Below are some records; quote exactly the lines from the one that contains "The FreeCAD and" through the one that contains "return material, tree, shader", inclusive, and no others.

Begin

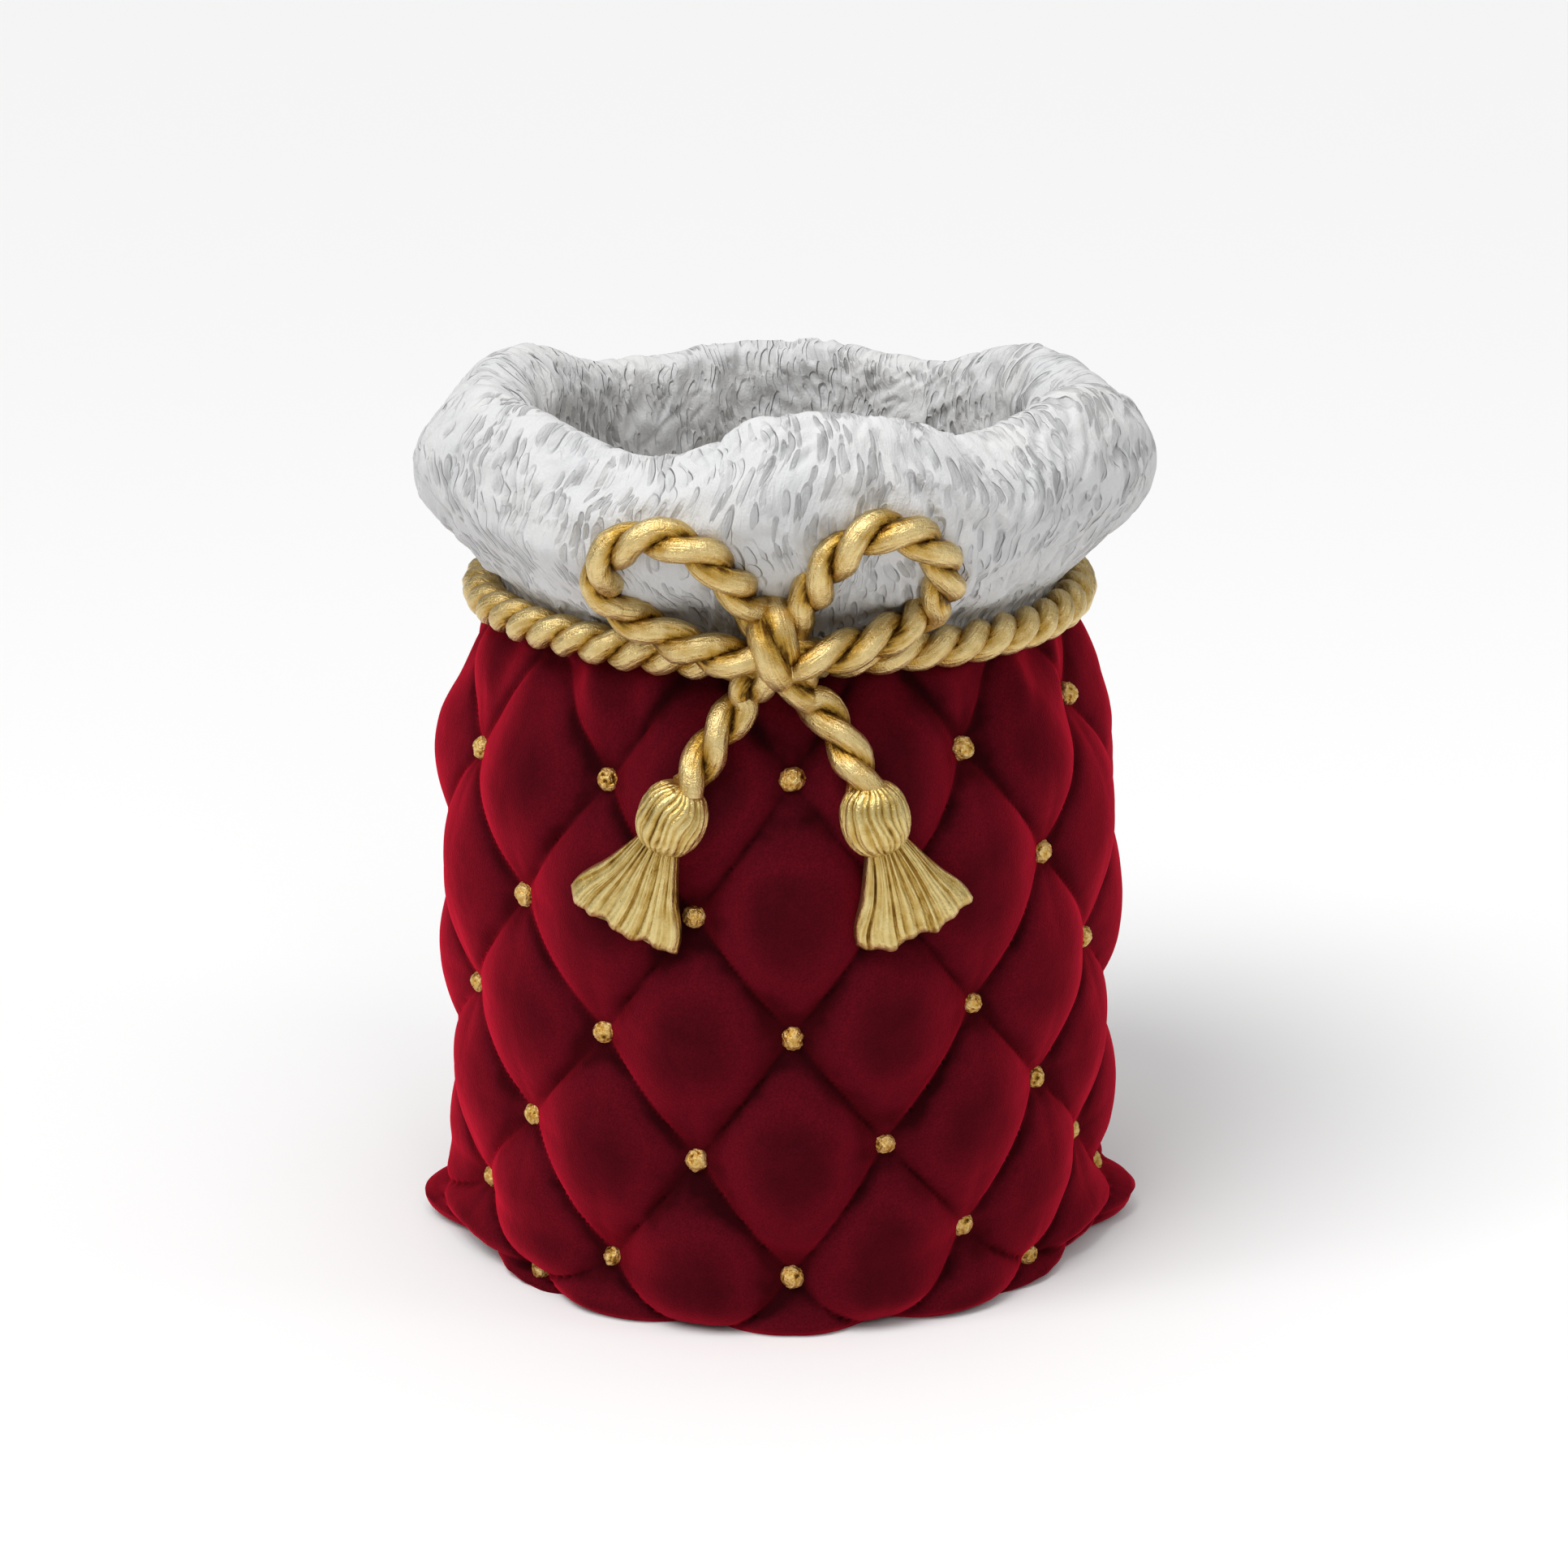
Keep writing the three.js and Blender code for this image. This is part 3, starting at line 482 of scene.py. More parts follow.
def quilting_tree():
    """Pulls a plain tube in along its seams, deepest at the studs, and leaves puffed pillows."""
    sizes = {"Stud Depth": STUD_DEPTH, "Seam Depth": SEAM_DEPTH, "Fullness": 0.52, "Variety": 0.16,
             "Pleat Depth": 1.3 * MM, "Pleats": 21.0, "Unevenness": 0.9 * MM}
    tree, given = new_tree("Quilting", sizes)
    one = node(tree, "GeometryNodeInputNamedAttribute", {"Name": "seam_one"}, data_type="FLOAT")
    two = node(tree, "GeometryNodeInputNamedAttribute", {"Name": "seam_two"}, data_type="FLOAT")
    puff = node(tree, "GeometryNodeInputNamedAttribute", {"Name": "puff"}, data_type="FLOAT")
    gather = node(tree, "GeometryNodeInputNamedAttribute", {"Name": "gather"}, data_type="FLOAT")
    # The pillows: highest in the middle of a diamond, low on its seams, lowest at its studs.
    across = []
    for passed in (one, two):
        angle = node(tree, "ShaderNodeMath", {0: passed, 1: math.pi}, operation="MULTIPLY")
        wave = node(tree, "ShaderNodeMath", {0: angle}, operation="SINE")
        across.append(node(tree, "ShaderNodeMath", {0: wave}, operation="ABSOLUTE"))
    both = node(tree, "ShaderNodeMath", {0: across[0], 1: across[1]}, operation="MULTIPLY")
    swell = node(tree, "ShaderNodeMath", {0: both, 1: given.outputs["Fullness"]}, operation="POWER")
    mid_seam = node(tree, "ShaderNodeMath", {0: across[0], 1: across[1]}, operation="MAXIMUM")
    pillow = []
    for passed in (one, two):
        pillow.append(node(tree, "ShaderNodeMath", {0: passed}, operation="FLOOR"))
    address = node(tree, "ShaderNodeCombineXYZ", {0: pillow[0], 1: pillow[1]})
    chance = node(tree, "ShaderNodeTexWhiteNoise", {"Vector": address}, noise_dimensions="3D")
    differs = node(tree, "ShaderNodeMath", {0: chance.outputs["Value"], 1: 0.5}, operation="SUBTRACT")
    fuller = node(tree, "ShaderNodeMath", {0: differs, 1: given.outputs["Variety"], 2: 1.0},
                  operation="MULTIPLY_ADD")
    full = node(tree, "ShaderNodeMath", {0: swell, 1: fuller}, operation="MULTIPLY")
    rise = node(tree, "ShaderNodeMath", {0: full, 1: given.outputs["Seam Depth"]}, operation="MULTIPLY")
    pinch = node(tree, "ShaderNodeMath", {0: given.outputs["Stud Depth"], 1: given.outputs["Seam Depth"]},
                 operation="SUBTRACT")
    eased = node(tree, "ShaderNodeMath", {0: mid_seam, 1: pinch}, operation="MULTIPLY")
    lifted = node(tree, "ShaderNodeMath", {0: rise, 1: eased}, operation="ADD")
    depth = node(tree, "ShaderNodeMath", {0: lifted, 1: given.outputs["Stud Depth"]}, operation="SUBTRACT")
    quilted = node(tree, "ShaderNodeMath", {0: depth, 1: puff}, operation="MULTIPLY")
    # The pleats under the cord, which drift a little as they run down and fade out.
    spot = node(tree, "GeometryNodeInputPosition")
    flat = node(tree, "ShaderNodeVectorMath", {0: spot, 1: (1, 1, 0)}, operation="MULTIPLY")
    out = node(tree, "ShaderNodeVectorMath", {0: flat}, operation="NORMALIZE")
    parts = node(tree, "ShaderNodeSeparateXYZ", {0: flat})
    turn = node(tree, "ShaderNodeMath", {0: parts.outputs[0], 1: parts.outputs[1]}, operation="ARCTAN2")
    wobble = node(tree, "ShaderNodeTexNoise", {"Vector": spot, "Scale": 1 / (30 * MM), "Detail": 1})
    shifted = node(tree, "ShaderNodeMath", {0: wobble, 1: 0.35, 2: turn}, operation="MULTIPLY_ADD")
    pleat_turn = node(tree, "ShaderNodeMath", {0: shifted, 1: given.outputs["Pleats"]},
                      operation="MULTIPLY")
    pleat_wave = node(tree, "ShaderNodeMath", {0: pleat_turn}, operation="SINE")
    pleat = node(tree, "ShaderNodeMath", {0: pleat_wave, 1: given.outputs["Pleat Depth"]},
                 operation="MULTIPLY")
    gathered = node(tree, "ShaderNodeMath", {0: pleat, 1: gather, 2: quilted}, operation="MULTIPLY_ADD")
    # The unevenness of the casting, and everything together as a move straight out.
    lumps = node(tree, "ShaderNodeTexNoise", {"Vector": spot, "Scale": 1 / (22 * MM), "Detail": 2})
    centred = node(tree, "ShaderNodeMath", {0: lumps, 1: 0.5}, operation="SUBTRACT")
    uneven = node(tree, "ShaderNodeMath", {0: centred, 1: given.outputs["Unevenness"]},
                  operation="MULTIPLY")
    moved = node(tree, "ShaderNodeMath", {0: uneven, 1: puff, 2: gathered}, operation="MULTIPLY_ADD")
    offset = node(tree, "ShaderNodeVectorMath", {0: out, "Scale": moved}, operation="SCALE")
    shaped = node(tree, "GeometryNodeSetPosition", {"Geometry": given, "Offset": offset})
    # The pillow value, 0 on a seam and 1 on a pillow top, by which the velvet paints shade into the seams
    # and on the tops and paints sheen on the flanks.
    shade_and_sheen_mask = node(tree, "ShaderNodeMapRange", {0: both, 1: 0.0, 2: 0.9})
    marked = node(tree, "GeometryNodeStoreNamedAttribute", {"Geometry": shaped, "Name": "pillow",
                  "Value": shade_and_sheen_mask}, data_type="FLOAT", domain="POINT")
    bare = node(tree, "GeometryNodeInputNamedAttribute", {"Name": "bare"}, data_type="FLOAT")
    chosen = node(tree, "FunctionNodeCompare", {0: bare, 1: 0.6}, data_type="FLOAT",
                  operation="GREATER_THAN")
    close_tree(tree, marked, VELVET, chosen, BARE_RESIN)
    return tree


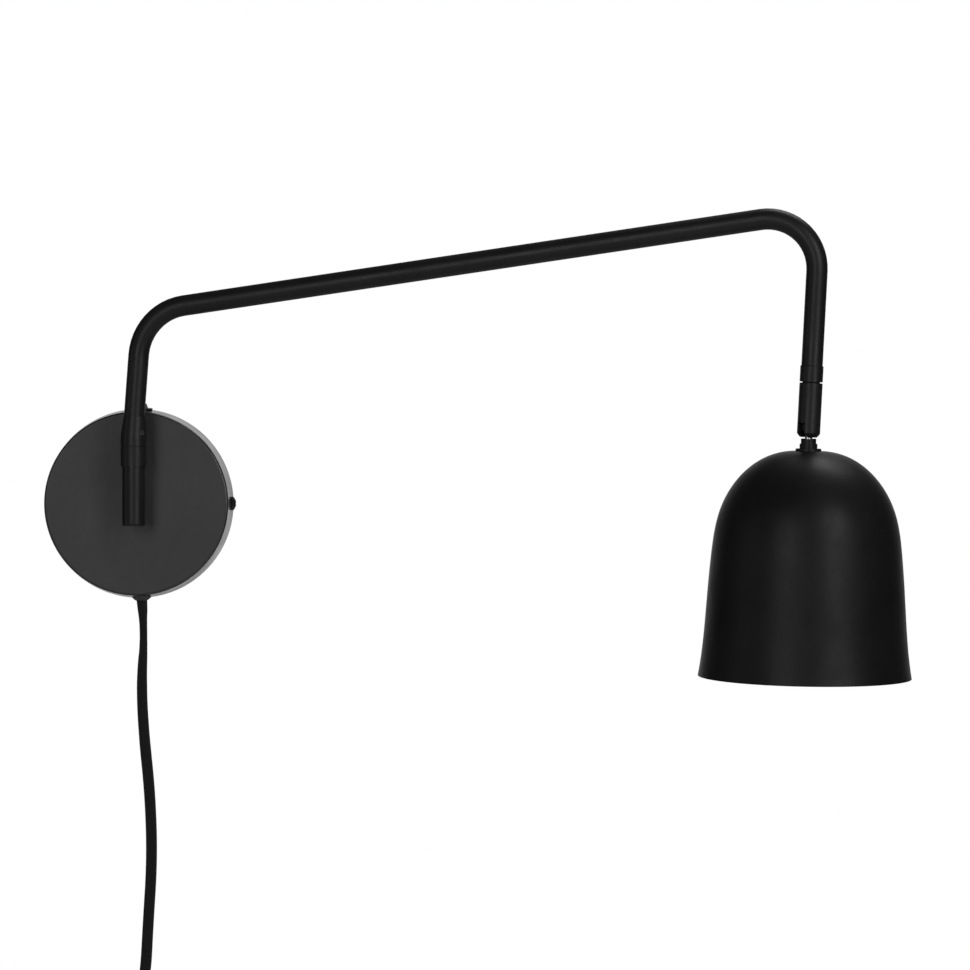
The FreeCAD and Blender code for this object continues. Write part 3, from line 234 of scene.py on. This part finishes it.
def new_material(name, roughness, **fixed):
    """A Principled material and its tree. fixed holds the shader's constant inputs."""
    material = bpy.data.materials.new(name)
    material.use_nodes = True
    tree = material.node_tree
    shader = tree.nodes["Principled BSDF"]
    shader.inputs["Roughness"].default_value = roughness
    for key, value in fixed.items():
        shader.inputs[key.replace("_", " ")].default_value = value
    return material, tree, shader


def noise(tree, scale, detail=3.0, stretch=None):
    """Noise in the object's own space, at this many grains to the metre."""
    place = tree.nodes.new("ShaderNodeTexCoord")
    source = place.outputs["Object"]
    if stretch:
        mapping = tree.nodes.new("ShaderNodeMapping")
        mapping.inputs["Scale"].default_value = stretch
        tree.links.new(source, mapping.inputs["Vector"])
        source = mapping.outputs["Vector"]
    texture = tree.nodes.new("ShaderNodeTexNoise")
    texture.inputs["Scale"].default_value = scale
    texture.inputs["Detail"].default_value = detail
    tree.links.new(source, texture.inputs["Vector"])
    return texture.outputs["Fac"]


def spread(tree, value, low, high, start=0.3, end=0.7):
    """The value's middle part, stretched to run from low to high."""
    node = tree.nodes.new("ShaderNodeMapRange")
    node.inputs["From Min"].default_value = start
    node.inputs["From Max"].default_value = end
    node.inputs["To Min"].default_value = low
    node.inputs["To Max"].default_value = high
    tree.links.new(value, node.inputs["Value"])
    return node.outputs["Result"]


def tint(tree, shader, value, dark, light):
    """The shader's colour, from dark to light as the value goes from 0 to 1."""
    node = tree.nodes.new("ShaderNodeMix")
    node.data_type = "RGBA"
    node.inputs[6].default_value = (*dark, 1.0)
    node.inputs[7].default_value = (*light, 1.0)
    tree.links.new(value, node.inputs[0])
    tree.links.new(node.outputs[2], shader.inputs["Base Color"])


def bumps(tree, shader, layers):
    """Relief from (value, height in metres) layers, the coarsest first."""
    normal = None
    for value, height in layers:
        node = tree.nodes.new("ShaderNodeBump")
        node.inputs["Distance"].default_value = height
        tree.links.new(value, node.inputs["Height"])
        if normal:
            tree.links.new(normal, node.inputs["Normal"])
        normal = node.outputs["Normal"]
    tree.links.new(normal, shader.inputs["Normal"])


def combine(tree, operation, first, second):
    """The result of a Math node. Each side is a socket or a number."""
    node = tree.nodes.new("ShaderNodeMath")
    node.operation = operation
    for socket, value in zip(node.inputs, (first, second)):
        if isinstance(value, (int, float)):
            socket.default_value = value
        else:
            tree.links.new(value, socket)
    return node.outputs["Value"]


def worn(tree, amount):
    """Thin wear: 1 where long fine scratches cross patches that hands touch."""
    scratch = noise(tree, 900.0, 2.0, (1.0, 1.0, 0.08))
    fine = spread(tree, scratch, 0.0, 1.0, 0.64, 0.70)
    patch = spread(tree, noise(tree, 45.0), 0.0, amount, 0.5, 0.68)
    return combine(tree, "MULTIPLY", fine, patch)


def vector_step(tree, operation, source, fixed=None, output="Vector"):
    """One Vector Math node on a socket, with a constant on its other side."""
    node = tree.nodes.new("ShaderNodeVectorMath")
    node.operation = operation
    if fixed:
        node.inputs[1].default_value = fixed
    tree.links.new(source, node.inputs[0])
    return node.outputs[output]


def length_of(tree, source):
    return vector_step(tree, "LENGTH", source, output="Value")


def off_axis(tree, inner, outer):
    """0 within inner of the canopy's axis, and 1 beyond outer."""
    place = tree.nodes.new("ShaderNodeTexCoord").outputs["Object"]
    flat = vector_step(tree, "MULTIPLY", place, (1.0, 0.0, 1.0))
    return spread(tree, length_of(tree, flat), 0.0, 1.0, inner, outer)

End

== FINAL RESULT ==
The FreeCAD and Blender code for this object continues. Write part 3, from line 234 of scene.py on. This part finishes it.
def new_material(name, roughness, **fixed):
    """A Principled material and its tree. fixed holds the shader's constant inputs."""
    material = bpy.data.materials.new(name)
    material.use_nodes = True
    tree = material.node_tree
    shader = tree.nodes["Principled BSDF"]
    shader.inputs["Roughness"].default_value = roughness
    for key, value in fixed.items():
        shader.inputs[key.replace("_", " ")].default_value = value
    return material, tree, shader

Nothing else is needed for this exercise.